▸ Exercise objective
Copy the data exactly from the line that contains "SCREW_R, SCREW_HEAD_R, 1.3))" through the line that contains "HUB_Z = 130.9", keeping both end lines and leaving out everything else.

▸ Dataset records
==============================

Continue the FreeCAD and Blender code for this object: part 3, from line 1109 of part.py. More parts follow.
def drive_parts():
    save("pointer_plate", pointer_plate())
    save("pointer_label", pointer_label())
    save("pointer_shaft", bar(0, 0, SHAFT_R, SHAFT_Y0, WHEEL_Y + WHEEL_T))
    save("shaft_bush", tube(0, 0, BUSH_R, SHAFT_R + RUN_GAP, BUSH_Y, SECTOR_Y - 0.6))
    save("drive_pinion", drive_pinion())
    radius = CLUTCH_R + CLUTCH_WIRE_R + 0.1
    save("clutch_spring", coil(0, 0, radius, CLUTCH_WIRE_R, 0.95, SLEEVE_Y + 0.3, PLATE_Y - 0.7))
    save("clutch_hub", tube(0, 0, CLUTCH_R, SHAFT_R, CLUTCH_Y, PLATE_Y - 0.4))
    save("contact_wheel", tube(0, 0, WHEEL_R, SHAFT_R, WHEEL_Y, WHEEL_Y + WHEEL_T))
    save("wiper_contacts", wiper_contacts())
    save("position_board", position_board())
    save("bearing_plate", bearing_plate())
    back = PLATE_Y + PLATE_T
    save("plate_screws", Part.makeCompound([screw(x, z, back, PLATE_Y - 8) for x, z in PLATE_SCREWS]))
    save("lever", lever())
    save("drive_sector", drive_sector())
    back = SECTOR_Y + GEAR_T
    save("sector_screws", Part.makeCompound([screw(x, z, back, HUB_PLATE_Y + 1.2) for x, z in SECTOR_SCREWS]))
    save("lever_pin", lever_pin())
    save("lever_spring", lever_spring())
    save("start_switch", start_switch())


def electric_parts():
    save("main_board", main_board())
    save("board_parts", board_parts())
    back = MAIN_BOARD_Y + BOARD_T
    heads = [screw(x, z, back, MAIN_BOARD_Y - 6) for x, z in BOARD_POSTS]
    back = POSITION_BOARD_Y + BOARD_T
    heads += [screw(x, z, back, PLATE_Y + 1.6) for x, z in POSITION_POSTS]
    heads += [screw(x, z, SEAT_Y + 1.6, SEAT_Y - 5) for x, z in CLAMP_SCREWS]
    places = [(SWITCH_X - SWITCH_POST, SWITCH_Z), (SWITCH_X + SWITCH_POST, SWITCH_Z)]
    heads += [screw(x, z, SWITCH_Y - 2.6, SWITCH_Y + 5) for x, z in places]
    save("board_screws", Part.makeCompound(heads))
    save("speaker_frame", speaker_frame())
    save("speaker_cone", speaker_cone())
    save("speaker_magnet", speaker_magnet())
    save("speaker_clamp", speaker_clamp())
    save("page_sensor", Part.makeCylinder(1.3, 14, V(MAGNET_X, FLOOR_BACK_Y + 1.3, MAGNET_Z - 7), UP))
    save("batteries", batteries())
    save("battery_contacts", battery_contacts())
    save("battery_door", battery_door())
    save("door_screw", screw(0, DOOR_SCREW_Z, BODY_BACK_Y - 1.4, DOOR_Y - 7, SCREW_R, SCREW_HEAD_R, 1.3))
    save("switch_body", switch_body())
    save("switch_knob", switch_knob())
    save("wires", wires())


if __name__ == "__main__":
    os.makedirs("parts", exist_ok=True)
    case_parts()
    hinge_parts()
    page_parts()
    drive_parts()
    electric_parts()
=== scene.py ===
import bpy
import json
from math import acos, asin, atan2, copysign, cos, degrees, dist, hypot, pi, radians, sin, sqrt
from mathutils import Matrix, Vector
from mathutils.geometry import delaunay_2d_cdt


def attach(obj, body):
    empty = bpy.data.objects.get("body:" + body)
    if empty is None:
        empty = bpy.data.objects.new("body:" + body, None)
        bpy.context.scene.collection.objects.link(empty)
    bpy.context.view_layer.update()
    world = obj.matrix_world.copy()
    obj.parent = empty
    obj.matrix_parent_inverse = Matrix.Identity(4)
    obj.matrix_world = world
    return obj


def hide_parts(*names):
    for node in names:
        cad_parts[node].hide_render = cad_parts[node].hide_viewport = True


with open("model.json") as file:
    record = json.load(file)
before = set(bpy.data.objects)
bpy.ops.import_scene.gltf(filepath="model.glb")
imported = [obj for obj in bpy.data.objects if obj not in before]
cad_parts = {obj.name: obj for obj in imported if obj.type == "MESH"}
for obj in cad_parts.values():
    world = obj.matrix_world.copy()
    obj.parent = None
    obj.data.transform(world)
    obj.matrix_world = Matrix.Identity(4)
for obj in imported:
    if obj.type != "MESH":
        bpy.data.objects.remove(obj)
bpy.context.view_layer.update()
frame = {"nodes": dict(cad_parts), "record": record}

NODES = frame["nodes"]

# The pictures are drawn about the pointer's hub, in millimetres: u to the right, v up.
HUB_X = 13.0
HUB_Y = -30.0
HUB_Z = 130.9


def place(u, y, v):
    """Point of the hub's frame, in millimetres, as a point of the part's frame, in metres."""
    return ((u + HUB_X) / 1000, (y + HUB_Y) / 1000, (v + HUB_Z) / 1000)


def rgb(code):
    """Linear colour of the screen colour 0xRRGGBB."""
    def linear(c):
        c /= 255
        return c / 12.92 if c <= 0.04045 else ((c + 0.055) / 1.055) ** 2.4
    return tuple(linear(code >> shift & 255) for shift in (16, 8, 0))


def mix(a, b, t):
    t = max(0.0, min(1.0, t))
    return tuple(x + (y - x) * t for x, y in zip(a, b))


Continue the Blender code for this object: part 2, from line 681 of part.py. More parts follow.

==============================

▸ Result below
    save("door_screw", screw(0, DOOR_SCREW_Z, BODY_BACK_Y - 1.4, DOOR_Y - 7, SCREW_R, SCREW_HEAD_R, 1.3))
    save("switch_body", switch_body())
    save("switch_knob", switch_knob())
    save("wires", wires())


if __name__ == "__main__":
    os.makedirs("parts", exist_ok=True)
    case_parts()
    hinge_parts()
    page_parts()
    drive_parts()
    electric_parts()
=== scene.py ===
import bpy
import json
from math import acos, asin, atan2, copysign, cos, degrees, dist, hypot, pi, radians, sin, sqrt
from mathutils import Matrix, Vector
from mathutils.geometry import delaunay_2d_cdt


def attach(obj, body):
    empty = bpy.data.objects.get("body:" + body)
    if empty is None:
        empty = bpy.data.objects.new("body:" + body, None)
        bpy.context.scene.collection.objects.link(empty)
    bpy.context.view_layer.update()
    world = obj.matrix_world.copy()
    obj.parent = empty
    obj.matrix_parent_inverse = Matrix.Identity(4)
    obj.matrix_world = world
    return obj


def hide_parts(*names):
    for node in names:
        cad_parts[node].hide_render = cad_parts[node].hide_viewport = True


with open("model.json") as file:
    record = json.load(file)
before = set(bpy.data.objects)
bpy.ops.import_scene.gltf(filepath="model.glb")
imported = [obj for obj in bpy.data.objects if obj not in before]
cad_parts = {obj.name: obj for obj in imported if obj.type == "MESH"}
for obj in cad_parts.values():
    world = obj.matrix_world.copy()
    obj.parent = None
    obj.data.transform(world)
    obj.matrix_world = Matrix.Identity(4)
for obj in imported:
    if obj.type != "MESH":
        bpy.data.objects.remove(obj)
bpy.context.view_layer.update()
frame = {"nodes": dict(cad_parts), "record": record}

NODES = frame["nodes"]

# The pictures are drawn about the pointer's hub, in millimetres: u to the right, v up.
HUB_X = 13.0
HUB_Y = -30.0
HUB_Z = 130.9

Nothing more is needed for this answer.